Braucht man nun Windows 8 unbedingt auf einem PC ohne Touch, wenn man schon Windows 7 hat? Ich denke nein. Aber es spricht auf der anderen Seite auch wahrlich nichts gegen das Upgrade. Microsoft hat ja in Windows 8 nicht nur die Touch-Persönlichkeit hinzugefügt, sondern das System auch an vielen anderen Stellen im Detail verbessert. Neben dem Verzicht auf jede Menge ressourcenfressenden Aero-Schnickschnack gehören dazu zum Beispiel viele kleine Änderungen im Datei-Manager „Explorer“, der (optionale) Dateiversionsverlauf oder die höhere Sicherheit des Systems. Windows 8 startet speziell von der SSD sehr schnell und läuft insgesamt sehr schnell und stabil. Ich habe den Umstieg jedenfalls bisher wirklich nicht bereut.

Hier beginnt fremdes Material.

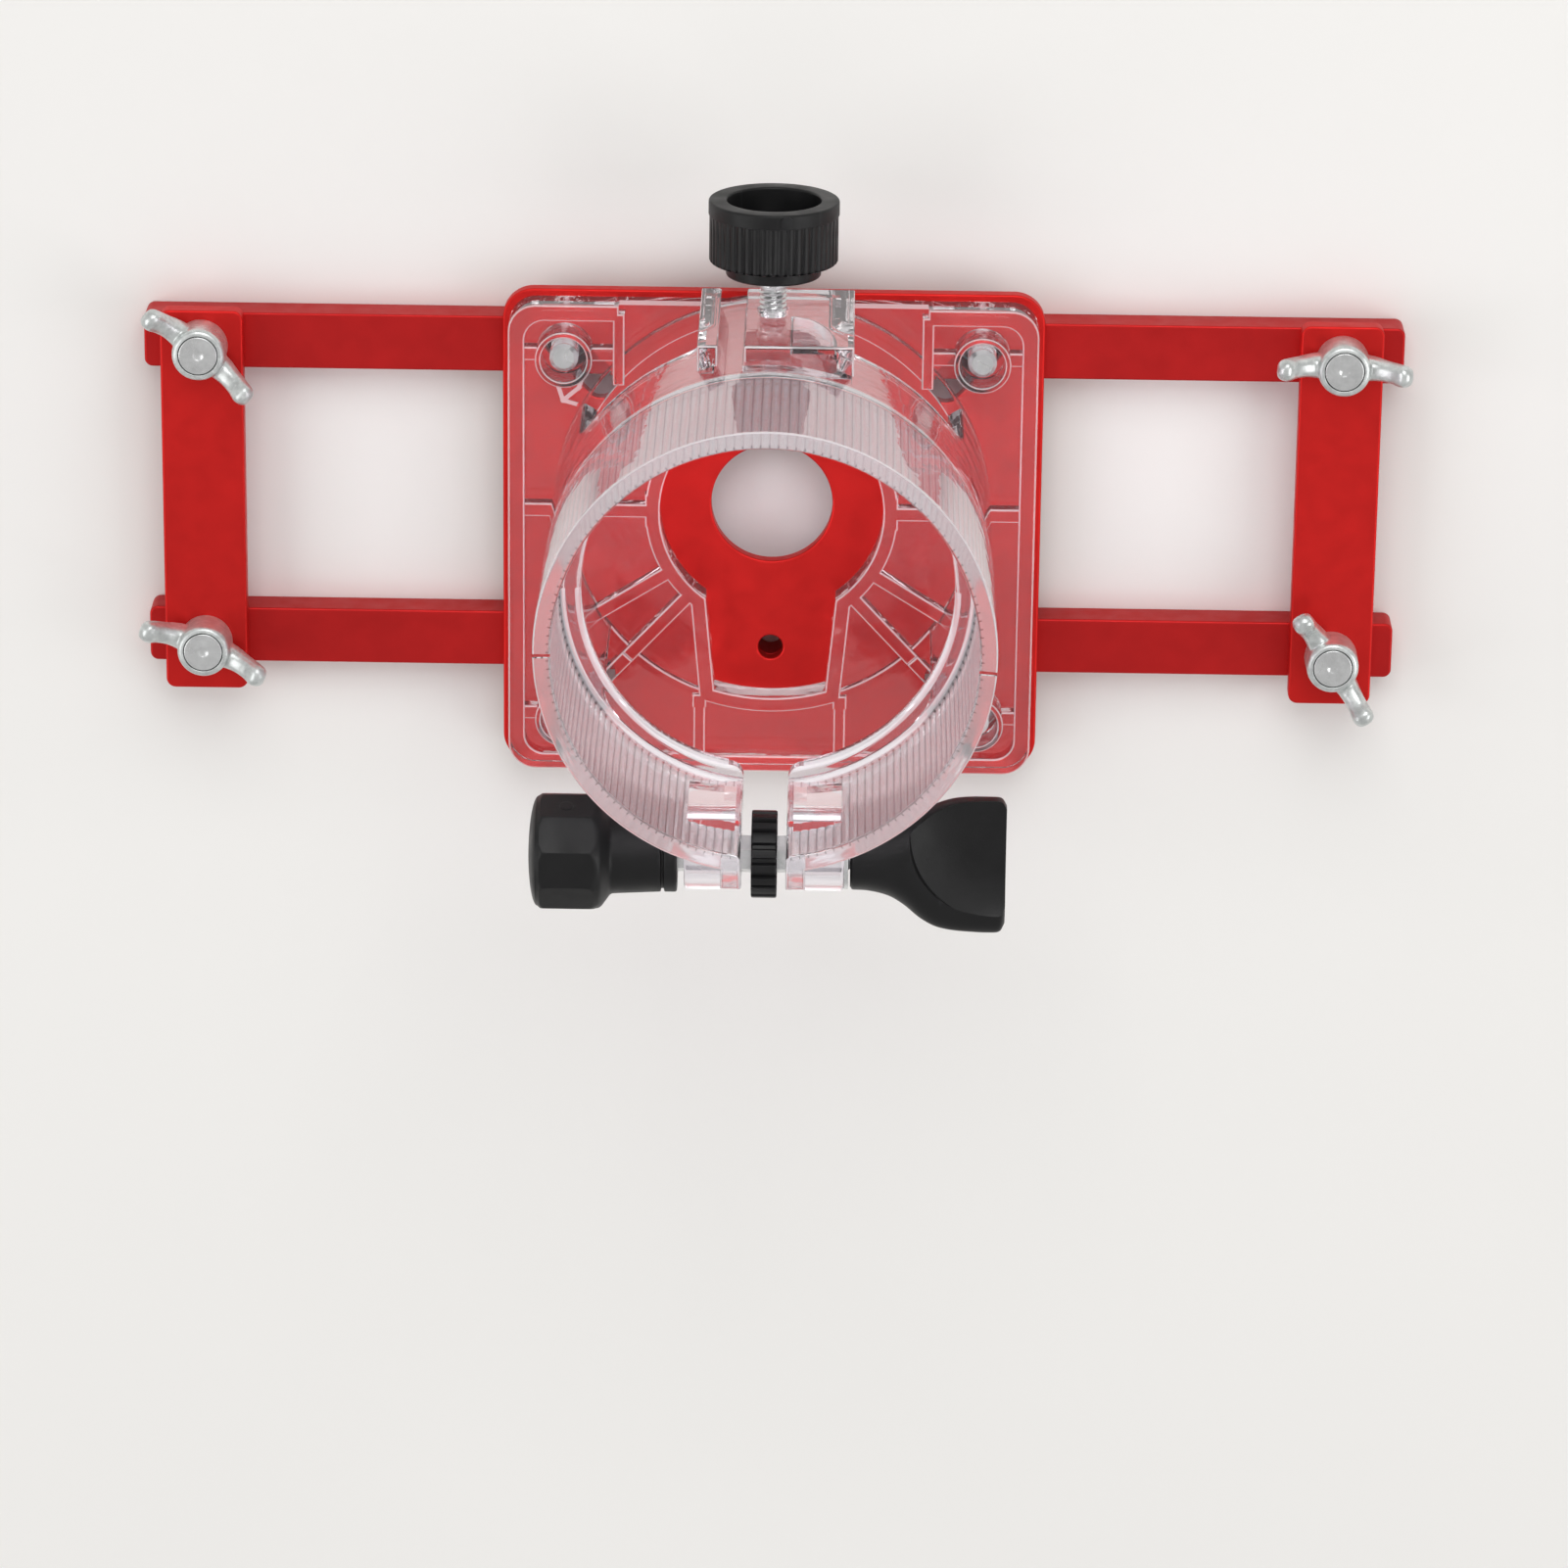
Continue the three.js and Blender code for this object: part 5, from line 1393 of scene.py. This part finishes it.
def depth_knob(s):
    """The faceted knob: collar, groove, neck, shouldered grip and a domed end with a gate mark."""
    low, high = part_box("depth_knob")
    over_all = high.x - low.x
    radius = (high.y - low.y) / 2
    grip_end = over_all - s.grip_dome
    grip_start = grip_end - s.grip_length
    collar, groove, groove_low, groove_high = s.knob_collar, 0.55 * MM, 2 * MM, 2.5 * MM
    shoulder, bevel = 1.5 * MM, 0.75 * MM
    corners = [
        (0, 0), (collar, 0), (collar, groove_low), (collar - groove, groove_low),
        (collar - groove, groove_high), (collar, groove_high), (s.knob_neck, grip_start - shoulder),
        (radius - bevel, grip_start), (radius, grip_start + shoulder), (radius, grip_end - bevel),
        (radius - bevel, grip_end),
    ]
    profile = rounded_profile(corners, edge=0.45 * MM)
    ring_gap = 0.6 * MM
    levels = []
    for (r0, z0), (r1, z1) in zip(profile, profile[1:]):
        steps = max(1, int((z1 - z0) / ring_gap))
        levels += [(r0 + (r1 - r0) * k / steps, z0 + (z1 - z0) * k / steps) for k in range(steps)]
    dome = [math.radians(9 * i) for i in range(11)]
    levels += [((radius - bevel) * math.cos(a), grip_end + s.grip_dome * math.sin(a)) for a in dome]
    levels[-1] = (0, over_all)
    apothem = radius * math.cos(math.pi / s.facets)
    facets_start, softness = grip_start - 1.2 * MM, 0.06 * MM
    shaped = faceted(s.facets, apothem, softness, facets_start)
    knob = turned("depth_knob_grip", levels, sides=24 * s.facets, shaped=shaped)
    depth = high.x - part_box("adjuster_shaft")[0].x + 2 * s.play
    cut(knob, hex_bar("shaft_pocket", s.hex_flats + 2 * s.play, -OVERRUN, depth))
    # The gate mark on one of the facets, in millimetres
    mark = [(0, -0.4), (1.15, -0.4), (1.1, 0.12), (0.6, 0.2), (0, 0.1)]
    turn, mark_height = spin(72), 5.4 * MM
    gate = turned("gate_mark", [(r * MM, z * MM) for r, z in mark], sides=24)
    moved(gate, turn=turn @ ALONG_X)
    place = turn @ Vector((apothem - 0.05 * MM, 0, 0))
    return joined(knob, moved(gate, x=place.x, y=place.y, z=grip_start + mark_height))


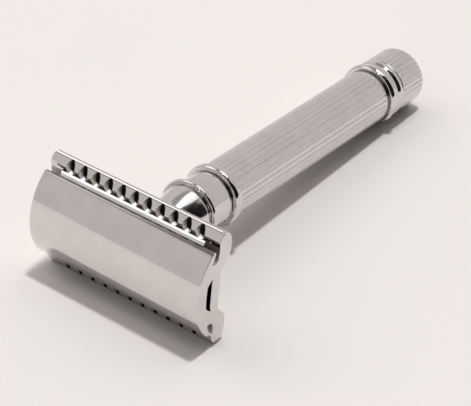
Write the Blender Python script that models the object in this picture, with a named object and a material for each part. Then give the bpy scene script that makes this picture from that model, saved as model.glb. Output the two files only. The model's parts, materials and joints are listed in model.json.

*Eine kleine Anmerkung noch zum „fast“: Das Einzige, was bei mir im Büro nicht mehr so funktioniert wie zuvor, ist ausgerechnet der XML-Editor in unserem Content-Management-System, den ich ständig benutzen muss. Der ist „historisch gewachsen“ ein ActiveX-Control, das im Internet Explorer 10 nicht mehr laufen will. Mindestens ein Dorn nicht nur in meinem Auge schon seit Jahren, weil das Ding natürlich auch nicht in alternativen Browsern wie Chrome oder Firefox und erst recht nicht auf dem Mac läuft. Zum Glück ist eine Alternative bereits in greifbare Nähe gerückt. Und bis dahin behelfe ich mir notgedrungen mit einem älteren IE via Citrix…
6 Kommentare
Hi Thomas,
schließe mich der Meinung grundsätzlich an. Nur braucht man kein Windows+Q um Programme zu starten. Einfach den Windows Key und lostippen reicht. Das wurde bewusst so gewählt da es unter Windows 7 schon mit der gleichen Tastenkombination funktionierte.
Gruß
Martin
Du hast natürlich Recht. Ändere ich oben entsprechend. Danke für den Hinweis!
Schön zusammengeschrieben, mir geht es ähnlich. Ich hab Win 8 seit der Dev Version auf meinem Notebook im Einsatz und es klappt so ziemlich alles (mit Ausnahme eines fehlenden Treibers für das UMTS-Modul) und eben der angesprochene Content Editor – aber der hatte schon Probleme mit dem IE7 ;).
Zu den Upgrade-Fragen sage ich dann immer:
Bei Windows 7‑Systemen muss nicht sein, bei allem vor Windows 7 sollte man auf jeden Fall upgraden.
Was hast Du für ein UMTS-Modul? Meines wird wunderbar unterstützt (ist aber natürlich auch ziemlich neu, weil der Rechner auch ziemlich neu ist)..
Ich habe hier zuhause ein interessantes Szenario, die die Windows 8‑Paradoxie wiederspiegelt: Habe auf einem Win-7-Familien-Laptop bewusst auf Win8 migriert, weil das Ding jetzt in jeder Hinsicht drastisch schneller läuft. Und zwar so, dass Win7 auf diesem Gerät für mich keine Option mehr ist. Allerdings habe ich mir damit viel Ärger mit dem Rest der Familie zugezogen, weil jetzt „nichts mehr so funktioniert, wie es unter Windows sollte“. Dank „Classic Start Menu“, „Schulung“ und gutem Zureden haben sich die Wogen inzwischen geglättet.
Ich kann einiges von diesem Frust nachvollziehen. Andererseits hab ich auch noch ein Win8-Tablet, und da gibt es keine Alternative zu dem von Microsoft gewählten UI-Kompromiss. So gesehen akzeptiere ich inzwischen die gewissen UI-Inkonsistenzen, und ich denke, mit der Zeit werden sich auch alle anderen damit arrangieren.
Ich kann schon auch einiges an Frust durch UI-Inkonsistenzen nachvollziehen. Aber mich nerven vor allem all die „Kritiker“ von Windows 8, die sich nicht darauf einlassen, was das System Neues bietet und ständig nur jammern, dass nicht mehr alles so ist wie in Windows 7 (komisch dass sie das dann überhaupt haben und nicht immer noch XP).
Die Inkonsistenz, die ich persönlich am ärgerlichsten finde, ist übrigens „Vom Desktop aus kann nichts geteilt werden“.